What to produce: Repeat the whole listing exactly.

Data extract:
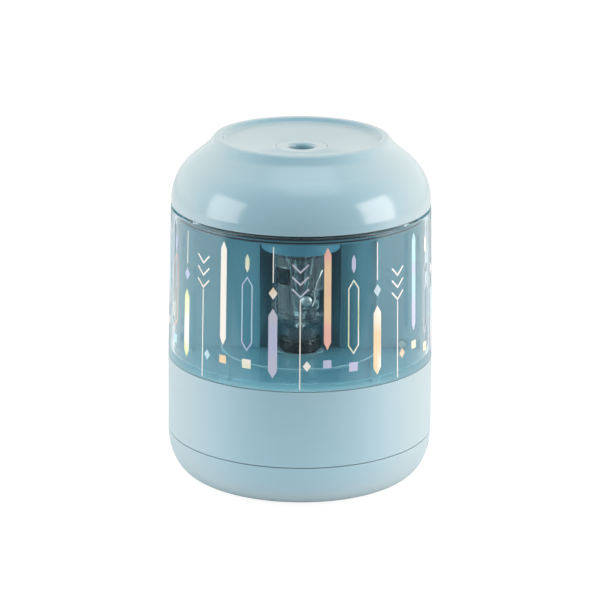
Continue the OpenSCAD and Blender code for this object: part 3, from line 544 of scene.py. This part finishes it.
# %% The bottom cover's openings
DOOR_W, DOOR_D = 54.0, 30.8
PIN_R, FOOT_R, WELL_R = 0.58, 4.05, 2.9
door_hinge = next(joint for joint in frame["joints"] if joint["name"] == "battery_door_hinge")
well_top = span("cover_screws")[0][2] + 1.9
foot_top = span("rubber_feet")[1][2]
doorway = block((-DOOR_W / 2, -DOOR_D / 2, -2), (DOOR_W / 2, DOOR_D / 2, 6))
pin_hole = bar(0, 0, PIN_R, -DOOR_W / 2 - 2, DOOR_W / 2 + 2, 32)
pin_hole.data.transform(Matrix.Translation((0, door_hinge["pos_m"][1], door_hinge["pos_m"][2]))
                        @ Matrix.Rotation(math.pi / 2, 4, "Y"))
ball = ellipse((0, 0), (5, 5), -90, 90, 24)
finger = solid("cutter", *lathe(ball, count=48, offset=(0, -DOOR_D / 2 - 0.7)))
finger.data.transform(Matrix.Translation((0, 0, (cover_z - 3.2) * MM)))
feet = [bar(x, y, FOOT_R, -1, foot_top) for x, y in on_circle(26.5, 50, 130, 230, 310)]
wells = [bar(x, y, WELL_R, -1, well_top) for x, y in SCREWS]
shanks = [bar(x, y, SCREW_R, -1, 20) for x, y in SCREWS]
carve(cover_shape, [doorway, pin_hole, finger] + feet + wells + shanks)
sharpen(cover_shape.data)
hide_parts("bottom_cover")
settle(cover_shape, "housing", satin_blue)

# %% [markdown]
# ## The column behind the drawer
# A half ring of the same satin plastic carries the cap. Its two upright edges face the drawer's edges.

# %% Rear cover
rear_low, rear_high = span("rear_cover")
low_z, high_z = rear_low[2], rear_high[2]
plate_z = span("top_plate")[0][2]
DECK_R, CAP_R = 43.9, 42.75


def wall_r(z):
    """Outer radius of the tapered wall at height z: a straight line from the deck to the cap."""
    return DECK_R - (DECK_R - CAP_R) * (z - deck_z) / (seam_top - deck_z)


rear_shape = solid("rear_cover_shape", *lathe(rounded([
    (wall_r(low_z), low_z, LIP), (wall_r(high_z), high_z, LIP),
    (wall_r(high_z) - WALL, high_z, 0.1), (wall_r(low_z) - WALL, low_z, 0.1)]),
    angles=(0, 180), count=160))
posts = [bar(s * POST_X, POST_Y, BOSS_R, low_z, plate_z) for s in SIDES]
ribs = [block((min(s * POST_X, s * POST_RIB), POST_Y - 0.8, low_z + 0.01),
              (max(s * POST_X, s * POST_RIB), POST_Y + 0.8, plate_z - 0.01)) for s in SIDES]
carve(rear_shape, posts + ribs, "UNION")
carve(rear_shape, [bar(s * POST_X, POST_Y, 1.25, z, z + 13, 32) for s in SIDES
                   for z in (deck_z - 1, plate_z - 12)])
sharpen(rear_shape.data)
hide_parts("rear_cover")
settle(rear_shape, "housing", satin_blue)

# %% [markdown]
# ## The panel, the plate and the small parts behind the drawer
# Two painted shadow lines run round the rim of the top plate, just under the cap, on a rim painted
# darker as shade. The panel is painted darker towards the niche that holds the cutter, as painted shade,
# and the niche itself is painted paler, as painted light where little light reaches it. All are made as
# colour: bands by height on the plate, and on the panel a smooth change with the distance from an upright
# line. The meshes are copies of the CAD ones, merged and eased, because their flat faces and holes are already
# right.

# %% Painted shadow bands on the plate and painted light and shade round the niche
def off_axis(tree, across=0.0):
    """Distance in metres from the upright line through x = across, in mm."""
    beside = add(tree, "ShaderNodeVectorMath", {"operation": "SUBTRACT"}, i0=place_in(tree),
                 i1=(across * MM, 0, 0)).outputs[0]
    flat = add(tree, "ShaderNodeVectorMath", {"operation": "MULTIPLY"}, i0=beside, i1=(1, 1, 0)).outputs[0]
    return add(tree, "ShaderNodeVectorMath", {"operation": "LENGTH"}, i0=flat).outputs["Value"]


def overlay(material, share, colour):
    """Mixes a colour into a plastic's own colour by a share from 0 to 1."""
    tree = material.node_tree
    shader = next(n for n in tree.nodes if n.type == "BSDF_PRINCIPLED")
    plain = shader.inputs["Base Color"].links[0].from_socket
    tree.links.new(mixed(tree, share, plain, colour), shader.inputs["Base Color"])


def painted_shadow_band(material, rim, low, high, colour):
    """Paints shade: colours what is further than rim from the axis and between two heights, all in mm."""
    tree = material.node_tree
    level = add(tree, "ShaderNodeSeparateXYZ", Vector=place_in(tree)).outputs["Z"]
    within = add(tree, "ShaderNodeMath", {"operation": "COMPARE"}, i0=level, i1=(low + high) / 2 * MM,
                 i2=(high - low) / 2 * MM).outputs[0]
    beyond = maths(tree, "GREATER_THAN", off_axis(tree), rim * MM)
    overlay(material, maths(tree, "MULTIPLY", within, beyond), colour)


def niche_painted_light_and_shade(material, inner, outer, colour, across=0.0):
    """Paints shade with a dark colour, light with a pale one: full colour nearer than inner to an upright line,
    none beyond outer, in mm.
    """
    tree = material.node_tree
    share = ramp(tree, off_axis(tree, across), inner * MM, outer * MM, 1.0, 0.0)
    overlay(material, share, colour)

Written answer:
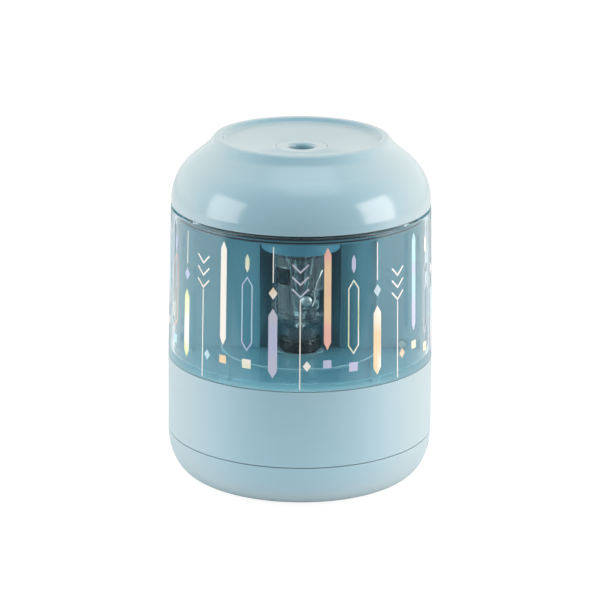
Continue the OpenSCAD and Blender code for this object: part 3, from line 544 of scene.py. This part finishes it.
# %% The bottom cover's openings
DOOR_W, DOOR_D = 54.0, 30.8
PIN_R, FOOT_R, WELL_R = 0.58, 4.05, 2.9
door_hinge = next(joint for joint in frame["joints"] if joint["name"] == "battery_door_hinge")
well_top = span("cover_screws")[0][2] + 1.9
foot_top = span("rubber_feet")[1][2]
doorway = block((-DOOR_W / 2, -DOOR_D / 2, -2), (DOOR_W / 2, DOOR_D / 2, 6))
pin_hole = bar(0, 0, PIN_R, -DOOR_W / 2 - 2, DOOR_W / 2 + 2, 32)
pin_hole.data.transform(Matrix.Translation((0, door_hinge["pos_m"][1], door_hinge["pos_m"][2]))
                        @ Matrix.Rotation(math.pi / 2, 4, "Y"))
ball = ellipse((0, 0), (5, 5), -90, 90, 24)
finger = solid("cutter", *lathe(ball, count=48, offset=(0, -DOOR_D / 2 - 0.7)))
finger.data.transform(Matrix.Translation((0, 0, (cover_z - 3.2) * MM)))
feet = [bar(x, y, FOOT_R, -1, foot_top) for x, y in on_circle(26.5, 50, 130, 230, 310)]
wells = [bar(x, y, WELL_R, -1, well_top) for x, y in SCREWS]
shanks = [bar(x, y, SCREW_R, -1, 20) for x, y in SCREWS]
carve(cover_shape, [doorway, pin_hole, finger] + feet + wells + shanks)
sharpen(cover_shape.data)
hide_parts("bottom_cover")
settle(cover_shape, "housing", satin_blue)

# %% [markdown]
# ## The column behind the drawer
# A half ring of the same satin plastic carries the cap. Its two upright edges face the drawer's edges.

# %% Rear cover
rear_low, rear_high = span("rear_cover")
low_z, high_z = rear_low[2], rear_high[2]
plate_z = span("top_plate")[0][2]
DECK_R, CAP_R = 43.9, 42.75


def wall_r(z):
    """Outer radius of the tapered wall at height z: a straight line from the deck to the cap."""
    return DECK_R - (DECK_R - CAP_R) * (z - deck_z) / (seam_top - deck_z)


rear_shape = solid("rear_cover_shape", *lathe(rounded([
    (wall_r(low_z), low_z, LIP), (wall_r(high_z), high_z, LIP),
    (wall_r(high_z) - WALL, high_z, 0.1), (wall_r(low_z) - WALL, low_z, 0.1)]),
    angles=(0, 180), count=160))
posts = [bar(s * POST_X, POST_Y, BOSS_R, low_z, plate_z) for s in SIDES]
ribs = [block((min(s * POST_X, s * POST_RIB), POST_Y - 0.8, low_z + 0.01),
              (max(s * POST_X, s * POST_RIB), POST_Y + 0.8, plate_z - 0.01)) for s in SIDES]
carve(rear_shape, posts + ribs, "UNION")
carve(rear_shape, [bar(s * POST_X, POST_Y, 1.25, z, z + 13, 32) for s in SIDES
                   for z in (deck_z - 1, plate_z - 12)])
sharpen(rear_shape.data)
hide_parts("rear_cover")
settle(rear_shape, "housing", satin_blue)

# %% [markdown]
# ## The panel, the plate and the small parts behind the drawer
# Two painted shadow lines run round the rim of the top plate, just under the cap, on a rim painted
# darker as shade. The panel is painted darker towards the niche that holds the cutter, as painted shade,
# and the niche itself is painted paler, as painted light where little light reaches it. All are made as
# colour: bands by height on the plate, and on the panel a smooth change with the distance from an upright
# line. The meshes are copies of the CAD ones, merged and eased, because their flat faces and holes are already
# right.

# %% Painted shadow bands on the plate and painted light and shade round the niche
def off_axis(tree, across=0.0):
    """Distance in metres from the upright line through x = across, in mm."""
    beside = add(tree, "ShaderNodeVectorMath", {"operation": "SUBTRACT"}, i0=place_in(tree),
                 i1=(across * MM, 0, 0)).outputs[0]
    flat = add(tree, "ShaderNodeVectorMath", {"operation": "MULTIPLY"}, i0=beside, i1=(1, 1, 0)).outputs[0]
    return add(tree, "ShaderNodeVectorMath", {"operation": "LENGTH"}, i0=flat).outputs["Value"]


def overlay(material, share, colour):
    """Mixes a colour into a plastic's own colour by a share from 0 to 1."""
    tree = material.node_tree
    shader = next(n for n in tree.nodes if n.type == "BSDF_PRINCIPLED")
    plain = shader.inputs["Base Color"].links[0].from_socket
    tree.links.new(mixed(tree, share, plain, colour), shader.inputs["Base Color"])


def painted_shadow_band(material, rim, low, high, colour):
    """Paints shade: colours what is further than rim from the axis and between two heights, all in mm."""
    tree = material.node_tree
    level = add(tree, "ShaderNodeSeparateXYZ", Vector=place_in(tree)).outputs["Z"]
    within = add(tree, "ShaderNodeMath", {"operation": "COMPARE"}, i0=level, i1=(low + high) / 2 * MM,
                 i2=(high - low) / 2 * MM).outputs[0]
    beyond = maths(tree, "GREATER_THAN", off_axis(tree), rim * MM)
    overlay(material, maths(tree, "MULTIPLY", within, beyond), colour)


def niche_painted_light_and_shade(material, inner, outer, colour, across=0.0):
    """Paints shade with a dark colour, light with a pale one: full colour nearer than inner to an upright line,
    none beyond outer, in mm.
    """
    tree = material.node_tree
    share = ramp(tree, off_axis(tree, across), inner * MM, outer * MM, 1.0, 0.0)
    overlay(material, share, colour)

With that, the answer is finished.